Mais, si c’est ainsi que Bismarck apprécie de telles actions dans les rangs allemands, — dans son propre camp, — avec combien plus d’âpreté encore, quand elles viennent du camp ennemi, du côté français : alors l’injustice l’aveugle, et tout, à l’en croire, se réduit à des gasconnades : « Quelques-uns des héroïques exploits de ces défenseurs de Paris sont d’une nature si commune que les généraux prussiens ne les jugeraient pas dignes de mention ; d’autres sont de pures bravades, les autres enfin de complètes impossibilités… Tout cela serait parfaitement à sa place sur un théâtre des boulevards de Paris, ou bien dans un cirque, mais dans la réalité !… En vérité, cette liste d’ordres du jour fait bien le pendant des récits de bataille parus sous le titre de Toutes les gloires de la France, où le moindre tambour de Sébastopol et de Magenta a son portrait destiné à passer à la postérité, parce qu’il a battu le tambour[2]. » On a peine à reproduire cette page, qu’un Français ne peut d’ailleurs transcrire tout entière ; mais, de sang-froid, M. de Bismarck lui-même eût-il pu la relire, ou, s’il l’avait relue, l’aurait-il conservée ? Car, en battant le tambour, « le moindre tambour de Sébastopol et de Magenta » ne faisait-il pas précisément ce qu’il avait à faire ; n’y mettait-il pas, sans le marquer, et peut-être sans le savoir, cette part d’héroïsme qui est toujours dans le devoir bien et difficilement rempli ; quel cabotinage y avait-il dans le geste rapide, dans le mouvement commandé de ses bras remuant les baguettes ; et pourquoi n’eût-il point passé à la postérité, comme les autres, avec les autres, la seule condition qui doive être observée étant que chacun y passe à son rang, un Bismarck au sien, et au sien aussi le petit tambour ?

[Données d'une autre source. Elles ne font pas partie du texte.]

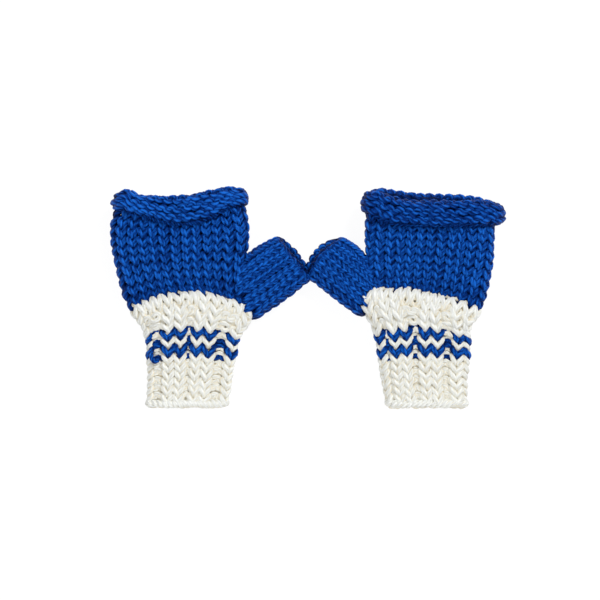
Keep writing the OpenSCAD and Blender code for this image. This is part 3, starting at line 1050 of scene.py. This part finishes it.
def make_floor():
    """A sheet of paper that lights up evenly."""
    r = FLOOR_REACH
    mesh = bpy.data.meshes.new("floor")
    mesh.from_pydata([(-r, -r, 0), (r, -r, 0), (r, r, 0), (-r, r, 0)], [], [(0, 1, 2, 3)])
    sheet = bpy.data.objects.new("floor", mesh)
    bpy.context.scene.collection.objects.link(sheet)
    paper = bpy.data.materials.new("paper")
    paper.use_nodes = True
    shader = paper.node_tree.nodes["Principled BSDF"]
    shader.inputs["Base Color"].default_value = (PAPER_GREY, PAPER_GREY, PAPER_GREY, 1)
    shader.inputs["Roughness"].default_value = 0.9
    shader.inputs["Specular IOR Level"].default_value = 0.0
    shader.inputs["Emission Color"].default_value = (1, 1, 1, 1)
    shader.inputs["Emission Strength"].default_value = PAPER_GLOW
    mesh.materials.append(paper)
    return sheet


def make_world():
    """Even white light from all sides."""
    world = bpy.data.worlds.new("studio")
    bpy.context.scene.world = world
    world.use_nodes = True
    background = world.node_tree.nodes["Background"]
    background.inputs["Color"].default_value = (1, 1, 1, 1)
    background.inputs["Strength"].default_value = SKY_STRENGTH


def soft_light(name, place, size, power):
    """A rectangular lamp that faces the middle of the pair. Places are in metres."""
    light = bpy.data.lights.new(name, "AREA")
    light.shape = "RECTANGLE"
    light.size, light.size_y = size
    light.energy = power
    lamp = bpy.data.objects.new(name, light)
    lamp.location = place
    lamp.rotation_euler = (-Vector(place)).to_track_quat("-Z", "Y").to_euler()
    bpy.context.scene.collection.objects.link(lamp)


def make_camera():
    """Looks straight down on the pair."""
    lens = bpy.data.cameras.new("camera")
    lens.sensor_width = SENSOR_W
    lens.lens = SENSOR_W * (CAMERA_PLACE[2] - FACE_Z) / VIEW_W
    camera = bpy.data.objects.new("camera", lens)
    camera.location = CAMERA_PLACE
    camera.rotation_euler = (0, 0, 0)
    bpy.context.scene.collection.objects.link(camera)
    bpy.context.scene.camera = camera


floor = make_floor()
make_world()
soft_light("key", (1.3, 1.65, 1.9), (0.78, 0.78), 50)       # from the upper right
soft_light("fill", (-1.0, 0.35, 1.1), (0.8, 0.8), 4.5)
soft_light("cuff", (0.0, -0.36, 0.3), (0.7, 0.2), 0.75)     # low, in front of the cuffs
make_camera()
bpy.context.scene.view_settings.view_transform = "Standard"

C’est, en somme, l’opinion du chancelier. Le jour d’une distribution de Croix de Fer : « Les médecins, dit-il, devraient l’avoir avec le ruban noir et blanc ; ils vont au feu, et il faut beaucoup plus décourage et de sang-froid pour s’exposer tranquillement à recevoir des balles et des boulets que pour charger l’ennemi. Blumenthal m’a dit qu’il ne pouvait pas la mériter, parce que c’était son devoir de se tenir loin du danger ; c’est pourquoi, dans

  1. Maurice Busch, Le comte de Bismarck et sa suite, p. 216, dimanche 6 novembre. — Cf. Ibid., p. 37 : Steinmetz au Reichstag.
  2. Ibid., p. 279-280, samedi 26 novembre.